FORT KENT – The director of the Acadian Archives calls it “the single most important document for understanding life in 17th century New France,” and she’s more than pleased to have the resource available in the St. John Valley.
The work is the Reuben Gold Thwaites edition of “The Jesuit Relations and Allied Documents,” covering the 40-year period of French settlement in the New World from 1632 through 1673.
“I never really dreamed we would get a donation of this kind,” explained Lisa Ornstein, director of the Acadian Archives at the University of Maine at Fort Kent. “A resource of this caliber is usually only available at large, well-endowed university libraries.”
The set – 72 of 73 volumes published between 1896 and 1901 – was the gift of the Dyer Library in Saco.
The work originally was written by Jesuit priests as a private report on French settlements in what is now Canada, Ornstein explained.
“The early accounts were meant only for the eyes of a superior Provincial in Paris,” she said. “So impressed with the writings was the Provincial that he had them published, and the nonfiction work became an overnight best-seller.”
The resource includes records of missionaries’ travels, methods of organization, studies of people and of the language, actual instruction and spiritual support.
The books will be especially helpful to those researching family history or Canadian history.
“Genealogy is names, dates and places,” Ornstein commented. “These documents bring to life what people were actually living from day to day.”

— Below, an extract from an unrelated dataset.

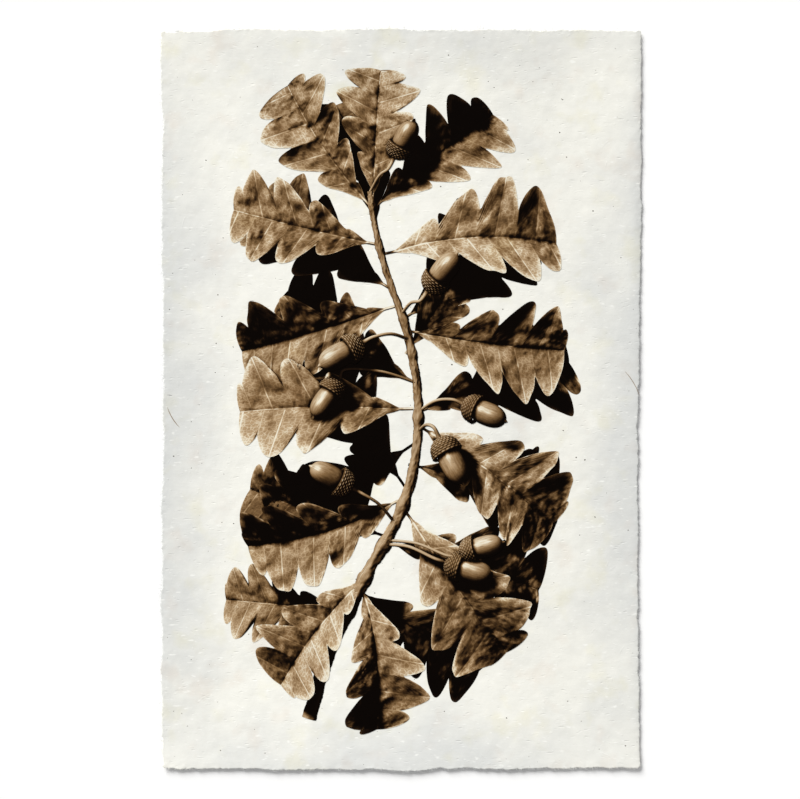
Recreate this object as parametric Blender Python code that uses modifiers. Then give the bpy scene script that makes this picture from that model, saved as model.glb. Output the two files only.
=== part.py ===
"""A large sheet of handmade paper with a deckle edge, the carrier of an art print.

It lies face up and cockled, as handmade paper does when it has dried unevenly: it touches the table at
three low points, its flat middle hangs just above the table, and its four edges rise a little. The
picture's head is towards +Y. The origin is on the table, under the sheet's centre.
"""

import math

import bmesh
import bpy
import numpy as np

# Driving dimensions, in metres. The width and the length are over the deckle's widest points.
SHEET_WIDTH = 0.659
SHEET_LENGTH = 1.016
PAPER_THICKNESS = 0.0006
DECKLE_THICKNESS = 0.0003
DECKLE_DEPTH = 0.012
CORNER_RADIUS = 0.004
CORNER_POINTS = 4

# How far each side bows out at even steps along it, towards +Y or +X, in metres
BOW_LEFT = (-0.0001, 0.0002, 0.0008, 0.0002, -0.0015, -0.0022, -0.0006, 0.0005, -0.0004, 0.0025)
BOW_RIGHT = (0.0006, -0.0005, -0.0022, -0.0016, -0.0025, -0.0003, 0.0014, 0.0031, 0.0021, 0.0029)
BOW_TOP = (-0.0027, 0.0006, 0.0008, 0.0008, -0.0001, -0.0001, -0.0011)
BOW_BOTTOM = (-0.0016, -0.0001, 0.0008, 0.0012, -0.0004, -0.0010, -0.0019)

# The deckle: waves round the outline, each weaker than the one before
DECKLE_SEED = 26
DECKLE_FIRST_WAVE = 16
DECKLE_LAST_WAVE = 240
DECKLE_SWING = 0.0024
DECKLE_FADE = 0.85
OUTLINE_STEP = 0.0055

# The rise of each edge above the table: (mean, swing, wavelength, phase), in metres and radians
LIFT_REACH = 0.150
LIFT_LEFT = (0.0020, 0.0008, 0.52, 0.6)
LIFT_RIGHT = (0.0035, 0.0005, 0.40, 1.1)
LIFT_TOP = (0.0018, 0.0006, 0.39, 1.0)
LIFT_BOTTOM = (0.0042, 0.0003, 0.16, 1.6)
LIFT_POWER = 4

# The right edge turns down again over its last few millimetres
DROOP = 0.0012
DROOP_REACH = 0.009

# The three low cockles, at two corners and one side of the flat middle, and how far they hang below it
COCKLE_DROP = 0.0006
COCKLE_RADIUS = 0.040
COCKLE_PLACES = ((-1, -1), (1, -1), (0, 1))

# The blank that the outline is cut from: its grid lines, as distances inside the nominal edge
BLANK_MARGIN = 0.010
EDGE_LINES = (-BLANK_MARGIN, 0.0, 0.003, DROOP_REACH, DECKLE_DEPTH, 0.026, 0.046, 0.072, 0.106, LIFT_REACH)
MIDDLE_SPACING = 0.045
CUTTER_DEPTH = 0.060
MERGE_DISTANCE = 0.00001

PAPER_COLOUR = (0.83, 0.825, 0.775, 1.0)
PAPER_ROUGHNESS = 0.88

HALF_WIDTH = SHEET_WIDTH / 2
HALF_LENGTH = SHEET_LENGTH / 2


def clear_scene():
    for old in list(bpy.data.objects):
        bpy.data.objects.remove(old)


def new_collection(name):
    collection = bpy.data.collections.new(name)
    bpy.context.scene.collection.children.link(collection)
    return collection


def move_to(collection, piece):
    for old in list(piece.users_collection):
        old.objects.unlink(piece)
    collection.objects.link(piece)


def paper_material():
    material = bpy.data.materials.new("handmade_paper")
    material.use_nodes = True
    shader = material.node_tree.nodes["Principled BSDF"]
    shader.inputs["Base Color"].default_value = PAPER_COLOUR
    shader.inputs["Roughness"].default_value = PAPER_ROUGHNESS
    shader.inputs["Metallic"].default_value = 0.0
    return material


def rounded_rectangle():
    """Points about OUTLINE_STEP apart round the nominal outline, anticlockwise, with the outward
    direction at each, and how far along the outline each one is as a share of a full turn."""
    corners = [
        (HALF_WIDTH - CORNER_RADIUS, HALF_LENGTH - CORNER_RADIUS, 0.0),
        (-HALF_WIDTH + CORNER_RADIUS, HALF_LENGTH - CORNER_RADIUS, 0.5 * math.pi),
        (-HALF_WIDTH + CORNER_RADIUS, -HALF_LENGTH + CORNER_RADIUS, math.pi),
        (HALF_WIDTH - CORNER_RADIUS, -HALF_LENGTH + CORNER_RADIUS, 1.5 * math.pi),
    ]
    arc = np.linspace(0, 0.5 * math.pi, CORNER_POINTS)
    turns = np.concatenate([start + arc for _, _, start in corners])
    centres = np.repeat([(x, y) for x, y, _ in corners], len(arc), axis=0)
    bends = centres + CORNER_RADIUS * np.column_stack([np.cos(turns), np.sin(turns)])
    bends = np.vstack([bends, bends[:1]])
    turns = np.append(turns, 2 * math.pi)
    lengths = np.append(0, np.cumsum(np.linalg.norm(np.diff(bends, axis=0), axis=1)))
    count = round(lengths[-1] / OUTLINE_STEP)
    along = np.linspace(0, lengths[-1], count, endpoint=False)
    points = np.column_stack([np.interp(along, lengths, bends[:, axis]) for axis in (0, 1)])
    facing = np.interp(along, lengths, turns)
    outward = np.column_stack([np.cos(facing), np.sin(facing)])
    return points, outward, along / lengths[-1]


def side_bow(points, outward):
    """How far the sheet's slow shape stands out at each point: the bows of the sides that it faces."""
    x, y = points.T
    across, along = outward.T
    sides = (
        (-across, y, HALF_LENGTH, BOW_LEFT),
        (across, y, HALF_LENGTH, BOW_RIGHT),
        (-along, x, HALF_WIDTH, BOW_BOTTOM),
        (along, x, HALF_WIDTH, BOW_TOP),
    )
    return sum(
        np.maximum(0, facing) * np.interp(place, np.linspace(-half, half, len(bows)), bows)
        for facing, place, half, bows in sides
    )


def deckle_offset(share):
    """How far the deckle stands out at a share of the way round: a sum of cosines, whose swing falls
    with the wave's number, so that lazy waves carry ever finer nicks."""
    waves = np.arange(DECKLE_FIRST_WAVE, DECKLE_LAST_WAVE)
    phases = np.random.default_rng(DECKLE_SEED).uniform(0, 2 * math.pi, len(waves))
    swings = DECKLE_SWING * waves**-DECKLE_FADE
    return (swings * np.cos(2 * math.pi * np.outer(share, waves) + phases)).sum(axis=1)


def deckle_outline():
    """The sheet's outline, stretched so that it just fills the sheet's width and length."""
    points, outward, share = rounded_rectangle()
    points = points + outward * (side_bow(points, outward) + deckle_offset(share))[:, None]
    low, high = points.min(axis=0), points.max(axis=0)
    return (points - (low + high) / 2) * (SHEET_WIDTH, SHEET_LENGTH) / (high - low)


def edge_lift(inside, along, lift):
    """How far one edge's rise lifts the paper, at a distance inside that edge and a place along it.
    It is nothing from LIFT_REACH inwards, and grows with the square of the distance from there."""
    mean, swing, wavelength, phase = lift
    height = mean + swing * math.sin(2 * math.pi * along / wavelength + phase)
    return height * max(0.0, 1 - inside / LIFT_REACH) ** 2


def cockle_share(x, y):
    """1 at the low point of each cockle, falling smoothly to 0 at COCKLE_RADIUS from it."""
    middle = (HALF_WIDTH - LIFT_REACH, HALF_LENGTH - LIFT_REACH)
    nearest = min(math.hypot(x - side * middle[0], y - end * middle[1]) for side, end in COCKLE_PLACES)
    return max(0.0, 1 - (nearest / COCKLE_RADIUS) ** 2) ** 2


def underside(x, y):
    """The height of the paper's underside over the table. Where two edges' rises meet, a root of their
    summed powers joins them, so that a corner stands little higher than the higher edge."""
    rises = (
        edge_lift(HALF_WIDTH + x, y, LIFT_LEFT),
        edge_lift(HALF_WIDTH - x, y, LIFT_RIGHT),
        edge_lift(HALF_LENGTH - y, x, LIFT_TOP),
        edge_lift(HALF_LENGTH + y, x, LIFT_BOTTOM),
    )
    joined = sum(rise**LIFT_POWER for rise in rises) ** (1 / LIFT_POWER)
    turned_down = DROOP * min(1.0, max(0.0, 1 - (HALF_WIDTH - x) / DROOP_REACH)) ** 2
    return COCKLE_DROP * (1 - cockle_share(x, y)) + joined - turned_down


def thickness_share(x, y):
    """1 on the body of the sheet, falling to the deckle's share at the rim."""
    inside = min(HALF_WIDTH - abs(x), HALF_LENGTH - abs(y))
    thinned = DECKLE_THICKNESS / PAPER_THICKNESS
    return thinned + (1 - thinned) * min(1.0, max(0.0, inside / DECKLE_DEPTH))


def grid_lines(half):
    """Coordinates of the blank's grid lines over one side: close near the edges, wide in the middle."""
    near = half - np.array(EDGE_LINES)
    span = 2 * near[-1]
    middle = np.linspace(-near[-1], near[-1], round(span / MIDDLE_SPACING) + 1)[1:-1]
    return np.concatenate([-near, middle, near[::-1]])


def make_blank(collection):
    """The sheet before its deckle: a grid with its lines moved, curved up at the edges, and thickened."""
    across, down = grid_lines(HALF_WIDTH), grid_lines(HALF_LENGTH)
    columns, rows = len(across) - 1, len(down) - 1
    bpy.ops.mesh.primitive_grid_add(x_subdivisions=columns, y_subdivisions=rows, size=2)
    sheet = bpy.context.object
    sheet.name = sheet.data.name = "paper_sheet"
    thickness = sheet.vertex_groups.new(name="thickness")
    for vertex in sheet.data.vertices:
        x = across[round((vertex.co.x + 1) / 2 * columns)]
        y = down[round((vertex.co.y + 1) / 2 * rows)]
        vertex.co = (x, y, underside(x, y))
        thickness.add([vertex.index], thickness_share(x, y), "REPLACE")
    shell = sheet.modifiers.new("thickness", "SOLIDIFY")
    shell.thickness = PAPER_THICKNESS
    shell.offset = 1
    shell.vertex_group = thickness.name
    sheet.data.materials.append(paper_material())
    move_to(collection, sheet)
    return sheet


def make_outline_cutter(collection):
    """A closed block with the deckle's outline, tall enough to pass the whole sheet."""
    curve = bpy.data.curves.new("deckle_outline", "CURVE")
    curve.dimensions = "2D"
    curve.fill_mode = "BOTH"
    curve.extrude = CUTTER_DEPTH / 2
    outline = deckle_outline()
    spline = curve.splines.new("POLY")
    spline.points.add(len(outline) - 1)
    flat = np.column_stack([outline, np.zeros(len(outline)), np.ones(len(outline))])
    spline.points.foreach_set("co", flat.ravel())
    spline.use_cyclic_u = True
    guide = bpy.data.objects.new("deckle_outline", curve)
    collection.objects.link(guide)
    bpy.context.view_layer.update()
    evaluated = guide.evaluated_get(bpy.context.evaluated_depsgraph_get())
    mesh = bpy.data.meshes.new_from_object(evaluated)
    block = bmesh.new()
    block.from_mesh(mesh)
    bmesh.ops.remove_doubles(block, verts=block.verts, dist=MERGE_DISTANCE)
    bmesh.ops.recalc_face_normals(block, faces=block.faces)
    block.to_mesh(mesh)
    block.free()
    cutter = bpy.data.objects.new("deckle_cutter", mesh)
    cutter.matrix_world = guide.matrix_world
    cutter.hide_render = True
    cutter.display_type = "WIRE"
    collection.objects.link(cutter)
    bpy.data.objects.remove(guide)
    return cutter


def main():
    clear_scene()
    parts = new_collection("deckle_edged_paper_print")
    cutters = new_collection("cutters")
    sheet = make_blank(parts)
    trim = sheet.modifiers.new("deckle", "BOOLEAN")
    trim.operation = "INTERSECT"
    trim.object = make_outline_cutter(cutters)


main()
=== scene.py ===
# %% [markdown]
# This is a large art print: a sheet of handmade paper with ragged, feathered edges, printed in sepia ink,
# lying face up on a white table and seen from straight above.
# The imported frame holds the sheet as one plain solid. This lesson dresses it: first the camera and the
# light, then the paper with its felt, fibres and bark flecks, and last the picture that is printed on it.
# Everything is in metres, with the sheet's face towards +Z and the picture's head towards +Y.

# %% Load the frame and measure the sheet
import math

import bpy
import numpy as np
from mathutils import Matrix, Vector
from mathutils.geometry import delaunay_2d_cdt


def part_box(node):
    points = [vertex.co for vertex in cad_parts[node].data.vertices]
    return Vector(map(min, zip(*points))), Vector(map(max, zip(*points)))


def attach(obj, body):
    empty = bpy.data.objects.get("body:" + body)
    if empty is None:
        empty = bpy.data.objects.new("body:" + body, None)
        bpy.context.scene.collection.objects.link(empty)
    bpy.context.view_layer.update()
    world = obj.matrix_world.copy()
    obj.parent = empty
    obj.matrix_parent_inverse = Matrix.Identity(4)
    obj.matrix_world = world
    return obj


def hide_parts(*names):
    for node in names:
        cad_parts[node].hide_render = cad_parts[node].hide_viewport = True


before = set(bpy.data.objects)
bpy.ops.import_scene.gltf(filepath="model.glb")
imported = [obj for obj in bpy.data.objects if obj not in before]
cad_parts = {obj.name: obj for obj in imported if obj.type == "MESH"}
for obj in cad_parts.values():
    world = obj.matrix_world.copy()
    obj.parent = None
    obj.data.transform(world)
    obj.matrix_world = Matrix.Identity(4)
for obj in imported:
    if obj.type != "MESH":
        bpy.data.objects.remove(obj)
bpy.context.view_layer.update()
sheet_low, sheet_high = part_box("paper_sheet")
WIDTH = sheet_high.x - sheet_low.x
LENGTH = sheet_high.y - sheet_low.y
HALF = np.array([WIDTH, LENGTH]) / 2
MM = 0.001
print(f"sheet {WIDTH / MM:.1f} x {LENGTH / MM:.1f} mm, up to {sheet_high.z / MM:.1f} mm high")

# %% [markdown]
# The camera looks straight down, as a copy stand's does. A long lens keeps the sheet's sides parallel.
# Its height follows from the real length of the sheet and the length that it has in the photograph.

# %% Camera
PHOTO_SIZE = (800, 799)
SHEET_PIXELS = 742.2
SHEET_CENTRE_PIXEL = (401.15, 399.59)
LENS = 85.0
SENSOR = 36.0

pixel = LENGTH / SHEET_PIXELS
camera_height = PHOTO_SIZE[0] * pixel * LENS / SENSOR
camera_data = bpy.data.cameras.new("copy_camera")
camera_data.lens = LENS
camera_data.sensor_width = SENSOR
camera = bpy.data.objects.new("copy_camera", camera_data)
camera.location = (
    (PHOTO_SIZE[0] / 2 - SHEET_CENTRE_PIXEL[0]) * pixel,
    (SHEET_CENTRE_PIXEL[1] - PHOTO_SIZE[1] / 2) * pixel,
    camera_height,
)
bpy.context.scene.collection.objects.link(camera)
bpy.context.scene.camera = camera
print(f"camera {camera_height:.3f} m up, {pixel / MM:.3f} mm to a pixel")

# %% [markdown]
# Two soft lights are enough. A wide key from the upper left, low over the table, rakes over the paper and
# lays the narrow shadow under its right and bottom edges. An even white surround fills the rest.
# The key could be an area lamp, but a sun with a wide angle lights the whole sheet alike, as a big softbox
# far away does. The standard view transform keeps the table white and the ink as dark as it is.

# %% Light
KEY_ELEVATION = math.radians(29)
KEY_AZIMUTH = math.radians(121)
KEY_ANGLE = math.radians(30)
KEY_SHARE = 0.66
FILL = 0.40
KEY_COLOUR = (1.0, 0.995, 0.98)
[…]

The set had been in circulation at the Dyer Library in the early 1920s, but was moved to a private office shortly after one of the volumes disappeared in 1922.
In Saco, the collection committee decided recently to discontinue housing the books. Rather than sell them, the library decided to donate the volumes to the Acadian Archives. The set is worth an estimated $2,000.

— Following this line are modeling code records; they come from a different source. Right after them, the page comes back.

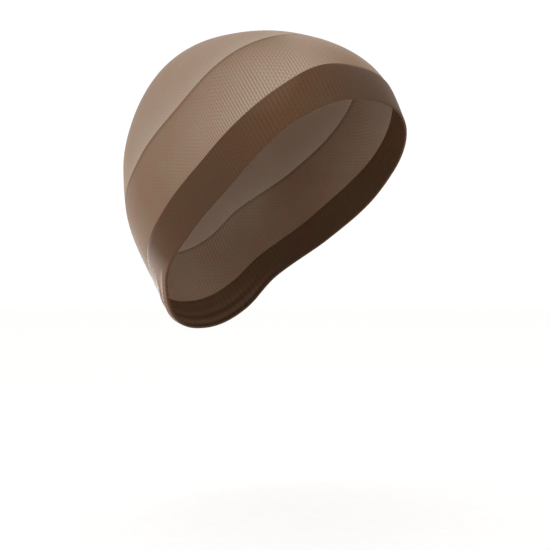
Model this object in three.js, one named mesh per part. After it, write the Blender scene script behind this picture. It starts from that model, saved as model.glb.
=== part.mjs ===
// A stocking wig cap: one stretched knitted tube in three zones, with the form that it has when worn.
// Millimetres, +Z up. The front of the head faces -Y and the wearer's right side is at -X.
// The origin is the top of the head inside the cap, where the head carries it.

import * as THREE from 'three';

// Head that stretches the cap, measured inside the cloth. Its widest place lies a little behind its centre,
// and the reaches to the forehead and to the back of the head are measured from there.
const HEAD_WIDTH = 137.2;
const FOREHEAD_REACH = 93.8;
const OCCIPUT_REACH = 91.3;
const CROWN_RISE = 79.8;
const NECK_DROP = 110;
const WIDEST_SETBACK = 7.5;

// Roundness of the head: 2 is an ellipse, more is squarer
const DOME_ROUNDNESS = 2.39;
const FRONT_ROUNDNESS = 2.35;
const BACK_ROUNDNESS = 2.3;

// Sections of the head. The level is a share of the crown's rise, or below the centre of the neck's drop.
// The other columns are shares of the half width and of the reach to the front and to the back.
// Above the centre they are taken of the dome's own section.
const HEAD_SECTIONS = [
  { level: -1.0, width: 0.51, front: 0.86, back: 0.49 },
  { level: -0.69, width: 0.665, front: 0.915, back: 0.762 },
  { level: -0.31, width: 0.91, front: 0.968, back: 0.98 },
  { level: 0.0, width: 1.0, front: 1.0, back: 1.0 },
  { level: 0.4, width: 1.048, front: 0.925, back: 0.91 },
  { level: 0.75, width: 1.13, front: 0.915, back: 0.77 },
  { level: 1.0, width: 1.145, front: 0.9, back: 0.7 },
];

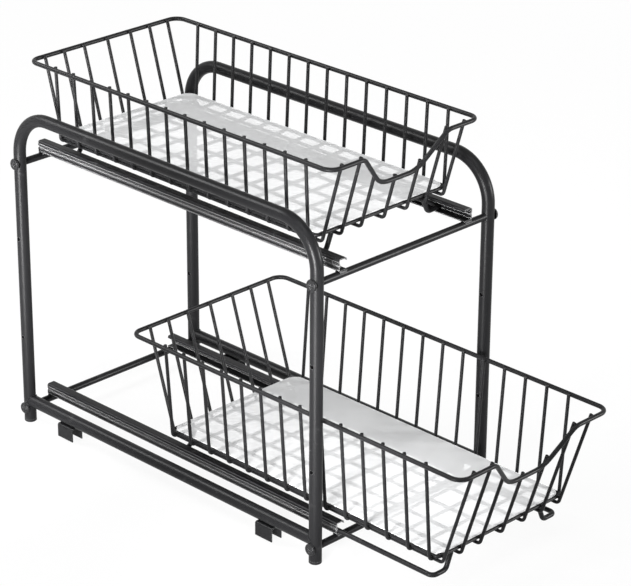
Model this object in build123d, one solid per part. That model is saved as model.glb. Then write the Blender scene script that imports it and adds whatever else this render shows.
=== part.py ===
from build123d import *
import os
from math import acos, atan2, cos, hypot, radians, sin, tan

os.makedirs("parts", exist_ok=True)

# Side frames
tube_d = 13.0
frame_width = 237.0
frame_depth = 429.0
top_tube_height = 350.0
frame_bend = 45.0
bottom_tube_height = 24.5

# Feet
foot_collar_height = 3.0
foot_edge_round = 1.0
foot_stem_d = 10.8
foot_stem_length = 9.0
foot_socket_d = 10.9
foot_socket_depth = 9.5

# Crossbars and bolts
bar_d = 7.5
lower_bar_height = 16.5
upper_bar_drop = 11.0
lower_hole_share = 0.30
upper_hole_share = 0.70
leg_hole_d = 4.4
bolt_d = 4.0
bolt_bore_d = 4.06
bolt_reach = 12.0
bolt_bore_spare = 1.5
bolt_head_d = 12.4
bolt_head_height = 2.5
bolt_head_round = 1.9
recess_width = 1.2
recess_span = 5.4
recess_depth = 1.1

# Rails
rail_inset = 26.5
rail_width = 10.5
rail_height = 13.0
rail_sheet = 1.0
rail_lip = 3.0
rail_overhang = 2.5
rail_round = 2.2
rail_groove_width = 3.2
rail_groove_depth = 0.8
weld_gap = 0.02

# Saddle clips under the bottom tubes
clip_length = 23.0
clip_width = 14.0
clip_sheet = 1.2
clip_floor_gap = 3.0
clip_bend = 2.0
clip_inset = 65.0

# Baskets
side_flare_share = 0.165
end_flare_share = 0.40
rim_wire_d = 4.6
rim_corner = 12.0
ring_overhang = 0.5
ring_half_length = 184.5
ring_wire_d = 3.6
ring_corner = 4.0
rib_d = 3.5
rib_bend = 5.0
rib_top_rise = 1.6
cross_rib_count = 14
cross_rib_inset = 6.5
long_rib_shares = (0, 0.355, 0.655, 0.94)
upper_basket_depth = 75.5
lower_basket_depth = 100.5
dip_depth = 36.0
dip_half_top = 57.0
dip_half_bottom = 25.0
dip_top_bend = 12.0
dip_bottom_bend = 26.0

# Runners and liners
runner_d = 5.0
runner_play = 0.05
runner_side_play = 0.2
runner_drop = 23.0
runner_bend = 6.0
runner_inward = 18.0
runner_tip_gap = 0.9
liner_thickness = 1.0
liner_corner = 12.0

# How far the lower basket stands out
lower_pull = 162.0

# Derived positions
leg_x = frame_width / 2
leg_y = frame_depth / 2
tube_r = tube_d / 2
upper_bar_height = top_tube_height - frame_bend - upper_bar_drop
bar_span = upper_bar_height - lower_bar_height
hole_heights = [
    lower_bar_height,
    lower_bar_height + bar_span * lower_hole_share,
    lower_bar_height + bar_span * upper_hole_share,
    upper_bar_height,
]
cope_d = tube_d + 2 * weld_gap
touch_rim = (rim_wire_d + rib_d) / 2 + weld_gap
touch_ring = (ring_wire_d + rib_d) / 2 + weld_gap
rail_offset = leg_x - rail_inset
runner_x = rail_offset - rail_sheet - runner_side_play - runner_d / 2
ring_half_width = runner_x + ring_overhang
cross_rib_reach = ring_half_length - cross_rib_inset
long_rib_offsets = [ring_half_width * share for share in long_rib_shares]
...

Instrumental in the decision was St. John Valley native Jerry Morin, the Saco librarian who in the past has directed other gifts to the archives and the university.
“Jerry looks out for the Valley,” Ornstein said. “Whenever the library has materials they are no longer using that we could potentially benefit from, he is always advocating for us.”
The Morin family also has established a UMFK Foundation scholarship that is given annually to a university student.
Another recent donation from the Dyer Library was the Francis C. Harper 1900 edition of Dr. Gilmary Shea’s translation of “History and Description of New France,” by the Rev. P.F.X. de Charlevoix.
The Thwaites edition of “The Jesuit Relations and Allied Documents” is also available on microforms at the University of Maine’s Fogler Library in Orono.